NIST researchers put masks under the microscope to see how well different fabrics filter out virus-filled droplets and aerosols
To understand how something works, it helps to see it up close. A team of NIST researchers took this approach when studying the fabric masks that people wear to slow the spread of COVID-19. Those masks work by blocking some of the virus-filled droplets and smaller particles, called aerosols, that an infected person exhales, and they also offer some protection to the wearer by filtering incoming air. The researchers wanted to know how well different fabrics filter out those particles and what makes some fabrics better filters than others.
“Their research indicates that that cotton fabrics tend to perform better than synthetics, with cotton flannels being particularly effective. After being exposed to the moisture in a person’s breath, cotton fabrics perform better still.”
Polyester is a synthetic material that, like many fabrics, is made up of individual fibers bundled into yarns then woven together.
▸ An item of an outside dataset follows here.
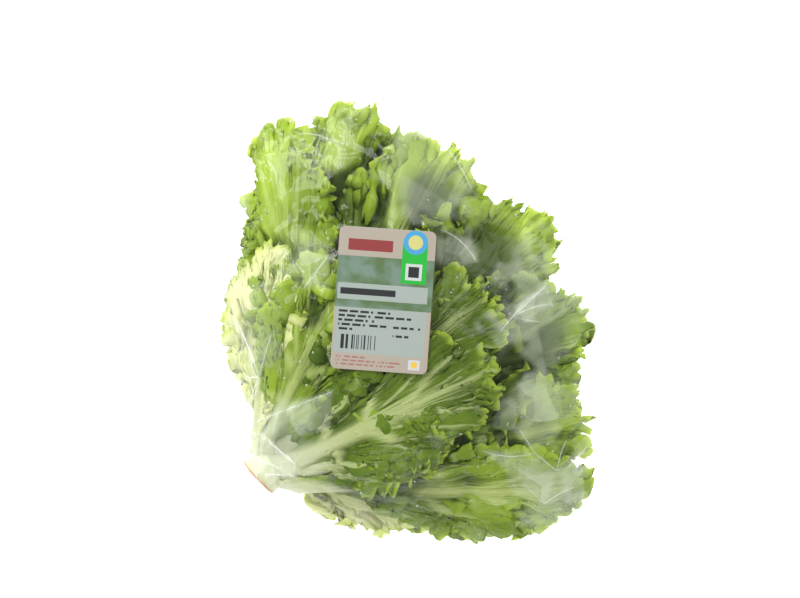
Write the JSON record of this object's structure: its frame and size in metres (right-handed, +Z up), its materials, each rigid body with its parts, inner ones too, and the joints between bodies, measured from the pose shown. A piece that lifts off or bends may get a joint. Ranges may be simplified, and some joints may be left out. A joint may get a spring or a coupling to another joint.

This image shows the cross-sectional shapes of the individual fibers. The researchers used images such as this one to measure the width of the individual fibers — a key variable that affects particle filtration.
The entire scale bar in this image is 125 micrometers, or millionths of a meter, wide — a bit wider than an average human hair.
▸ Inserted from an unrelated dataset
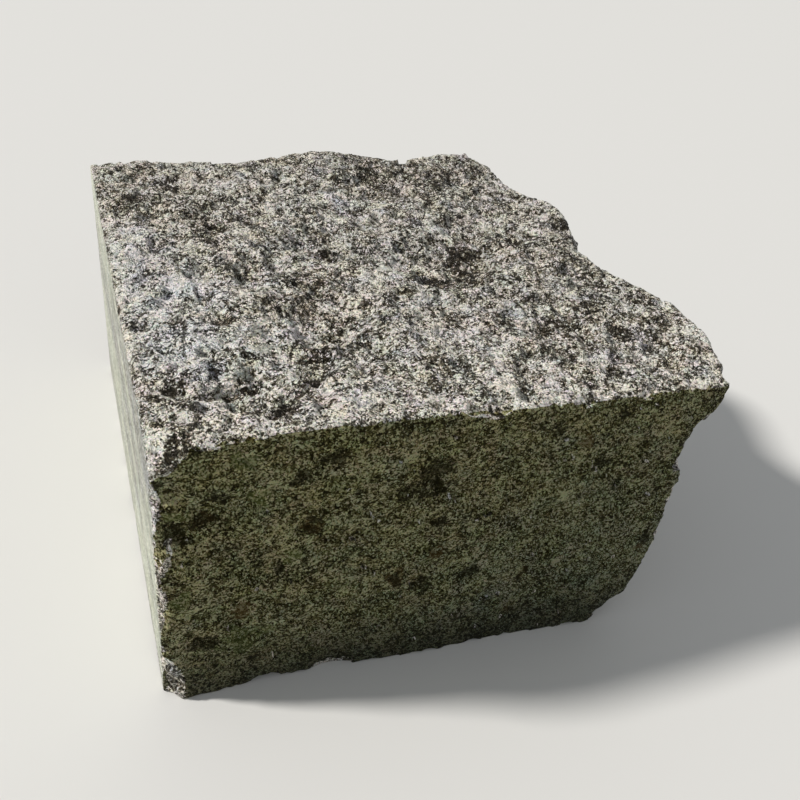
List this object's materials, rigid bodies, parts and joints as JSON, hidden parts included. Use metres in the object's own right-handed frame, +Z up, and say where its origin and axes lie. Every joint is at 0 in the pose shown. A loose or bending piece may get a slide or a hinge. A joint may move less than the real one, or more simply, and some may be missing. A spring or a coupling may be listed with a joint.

This image shows the cross-section of a cotton flannel and its over/under weave. In addition to measuring the width of individual fibers, the researchers used images like this one to measure the thickness of the fabrics — another important variable that affects their ability to filter particles.
This image shows top-down views of cotton flannel (left) and polyester (right). The weave of the cotton flannel is hidden below a disorganized network of crisscrossing fibers. These raised fibers make flannel feel soft to the touch. In contrast, the fibers in this polyester are very organized and consistent.
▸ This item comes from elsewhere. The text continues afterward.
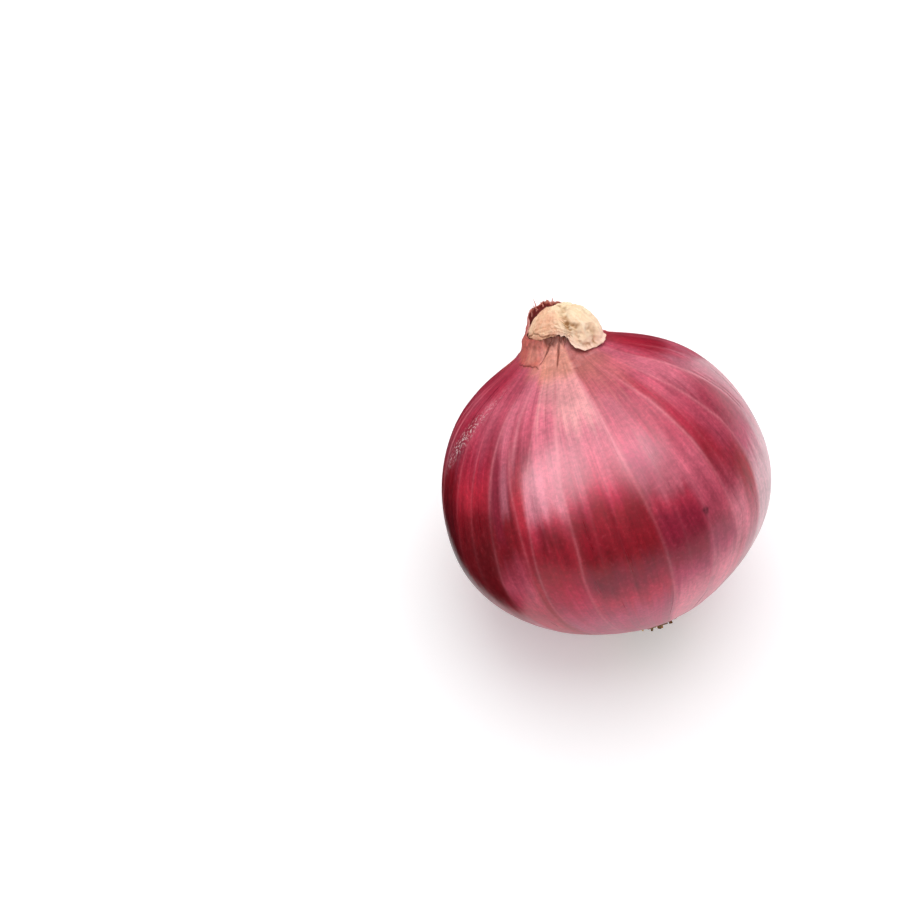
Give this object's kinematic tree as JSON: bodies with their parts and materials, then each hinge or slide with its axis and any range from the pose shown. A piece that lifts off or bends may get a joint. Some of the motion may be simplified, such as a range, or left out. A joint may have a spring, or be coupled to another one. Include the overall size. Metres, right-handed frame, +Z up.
{
  "type": "red onion",
  "caption": "Medium red onion, a full-shouldered bulb that lies tilted on a small flat spot, with a dried, folded leaf end in its neck and a root plate of dry root stubs.",
  "frame": {"origin": "middle of the flat spot that the onion rests on", "axes": "+Z straight up from the surface it rests on; the bulb's axis leans 42.3 degrees from +Z so that the neck points towards +Y and the root plate towards -Y; +X to the right of someone who looks from the root side, along +Y"},
  "size_m": [0.0594, 0.0571, 0.0557],
  "materials": {
    "onion_skin": "satin",
    "dried_leaf": "matte",
    "dry_roots": "matte"
  },
  "bodies": {
    "root": {"bulb": "onion_skin", "dried_leaf_end": "dried_leaf", "root_plate": "dry_roots"}
  },
  "joints": []
}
This image shows the individual fibers in cotton flannel. When you breathe through a mask, the air flows around these fibers and the aerosols are pulled along for the ride. The aerosols can be very small, but they do have some mass. As the air bends and twists around the fibers, some of the aerosols can’t turn fast enough and smash into and stick to them. NIST researcher Chris Zangmeister likens this to the scene in Star Wars: The Empire Strikes Back when starfighters are streaking through the asteroid field. Only the smaller ships could turn fast enough. The Star Destroyer couldn’t make it through.
While cotton is best for the fabric masks that the general public uses, medical-grade masks are a different story. This false-color image shows a cross-section of one layer of an N95 respirator mask, including filtering material, shown in purple, and protective material around it. This layered structure then repeats for added protection. The filtering material is made by melting and then air-blowing polypropylene, a type of plastic, into a chaotic web. The fibers are far smaller and have much greater surface area than cotton fibers, which is one reason this is an especially effective filtering material.
N95 respirators get their name because they filter out 95% of particles that are 0.3 millionths of a meter in size. Their filtration performance is well known because there have long been standards for medical-grade masks. The first standards for fabric masks were recently released. The NIST studies described on this page and studies by other organizations contributed to the development of those standards, which will give people in nonmedical fields information on how well their masks work.
NIST scientists are still working to gain a better understanding of the filtration properties of mask fabrics. As people continue to wear fabric masks to limit the spread of COVID-19, or if the need should arise again in the future, these tiny details will help.